What you should do:
Your task is to output the data exactly as it stands.

_ _ _

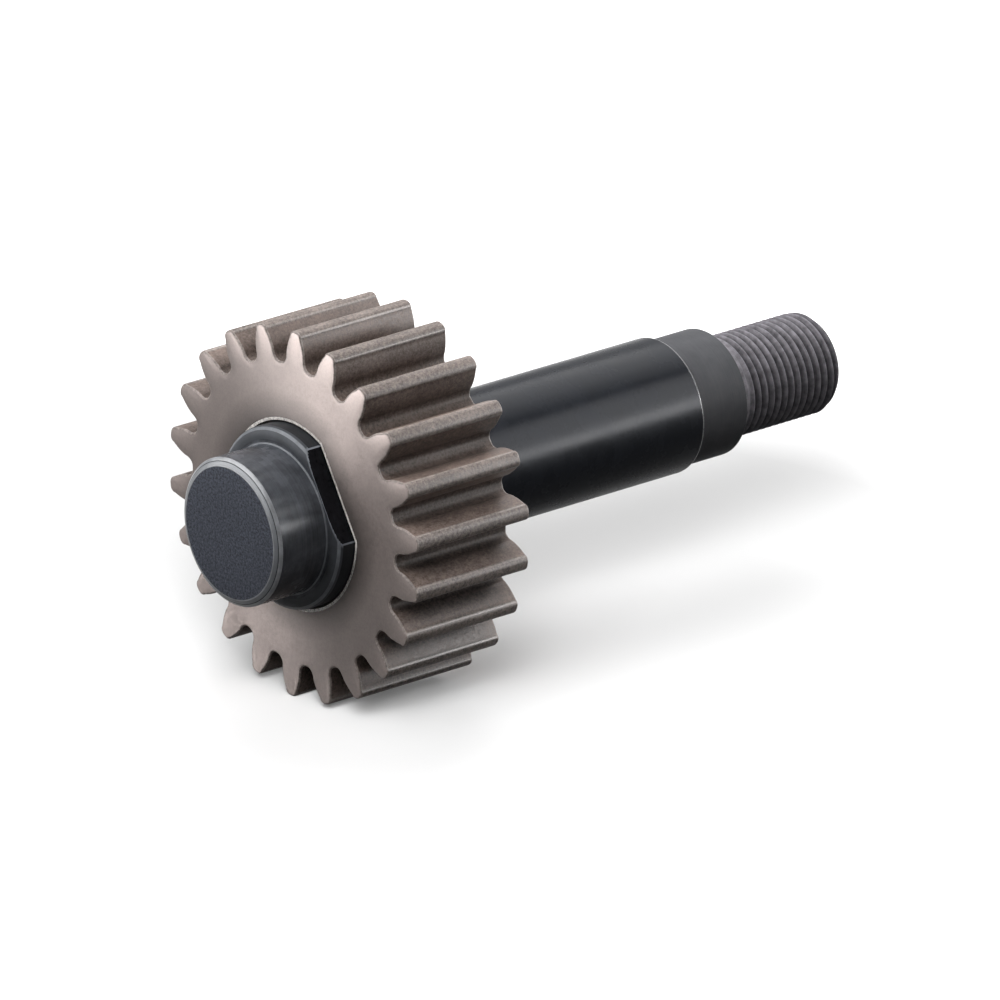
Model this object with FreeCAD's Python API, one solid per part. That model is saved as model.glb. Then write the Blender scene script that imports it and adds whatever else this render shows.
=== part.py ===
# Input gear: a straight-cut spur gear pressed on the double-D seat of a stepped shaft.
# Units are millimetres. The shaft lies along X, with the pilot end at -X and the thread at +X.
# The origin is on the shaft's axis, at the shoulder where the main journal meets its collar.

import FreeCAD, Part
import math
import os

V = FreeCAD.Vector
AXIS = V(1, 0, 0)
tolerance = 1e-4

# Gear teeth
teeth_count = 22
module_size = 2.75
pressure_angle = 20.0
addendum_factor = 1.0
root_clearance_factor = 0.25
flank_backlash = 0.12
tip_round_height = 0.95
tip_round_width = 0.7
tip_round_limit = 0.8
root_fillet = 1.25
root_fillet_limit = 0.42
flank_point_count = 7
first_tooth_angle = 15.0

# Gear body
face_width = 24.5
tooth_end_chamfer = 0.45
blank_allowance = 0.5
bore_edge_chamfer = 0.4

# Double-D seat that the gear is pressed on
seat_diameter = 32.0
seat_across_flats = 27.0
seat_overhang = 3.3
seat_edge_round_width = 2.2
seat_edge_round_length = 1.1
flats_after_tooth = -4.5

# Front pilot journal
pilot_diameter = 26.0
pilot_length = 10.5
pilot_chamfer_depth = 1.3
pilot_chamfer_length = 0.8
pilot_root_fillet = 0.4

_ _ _

Solved exercise:
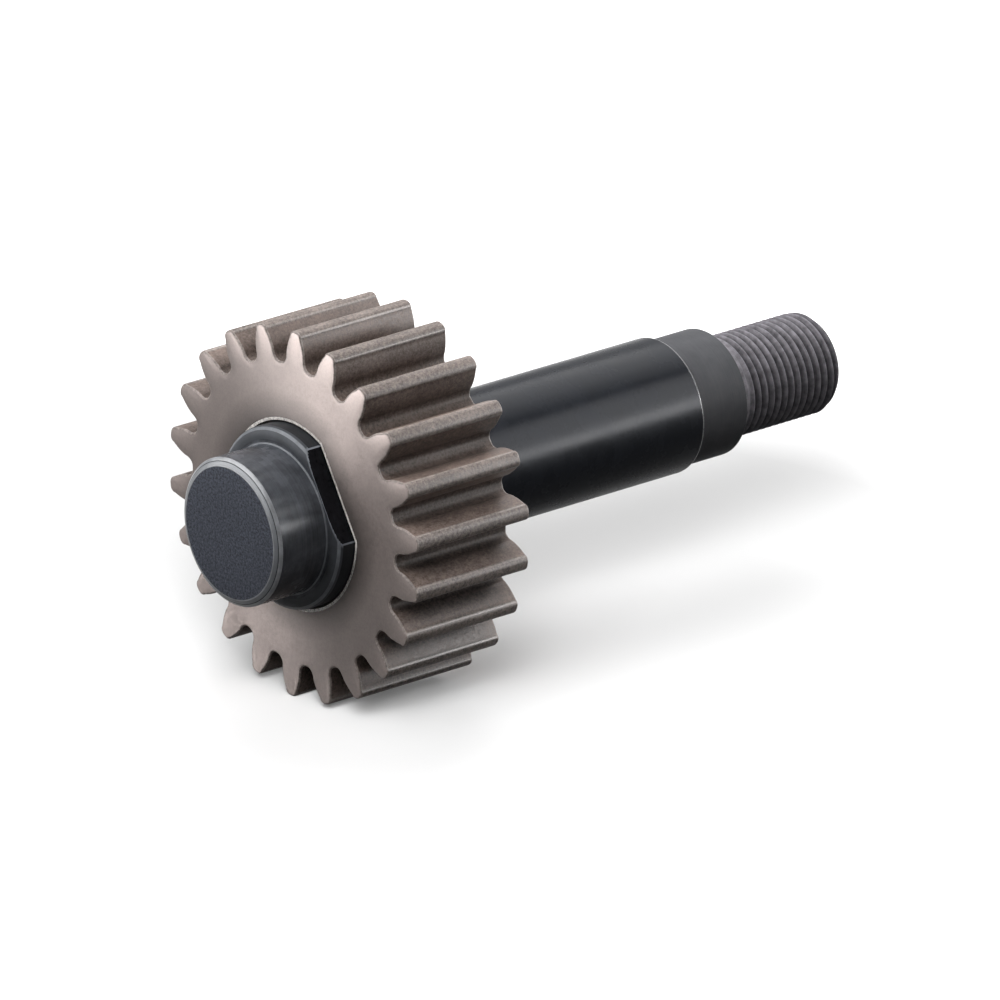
Model this object with FreeCAD's Python API, one solid per part. That model is saved as model.glb. Then write the Blender scene script that imports it and adds whatever else this render shows.
=== part.py ===
# Input gear: a straight-cut spur gear pressed on the double-D seat of a stepped shaft.
# Units are millimetres. The shaft lies along X, with the pilot end at -X and the thread at +X.
# The origin is on the shaft's axis, at the shoulder where the main journal meets its collar.

import FreeCAD, Part
import math
import os

V = FreeCAD.Vector
AXIS = V(1, 0, 0)
tolerance = 1e-4

# Gear teeth
teeth_count = 22
module_size = 2.75
pressure_angle = 20.0
addendum_factor = 1.0
root_clearance_factor = 0.25
flank_backlash = 0.12
tip_round_height = 0.95
tip_round_width = 0.7
tip_round_limit = 0.8
root_fillet = 1.25
root_fillet_limit = 0.42
flank_point_count = 7
first_tooth_angle = 15.0

# Gear body
face_width = 24.5
tooth_end_chamfer = 0.45
blank_allowance = 0.5
bore_edge_chamfer = 0.4

# Double-D seat that the gear is pressed on
seat_diameter = 32.0
seat_across_flats = 27.0
seat_overhang = 3.3
seat_edge_round_width = 2.2
seat_edge_round_length = 1.1
flats_after_tooth = -4.5

# Front pilot journal
pilot_diameter = 26.0
pilot_length = 10.5
pilot_chamfer_depth = 1.3
pilot_chamfer_length = 0.8
pilot_root_fillet = 0.4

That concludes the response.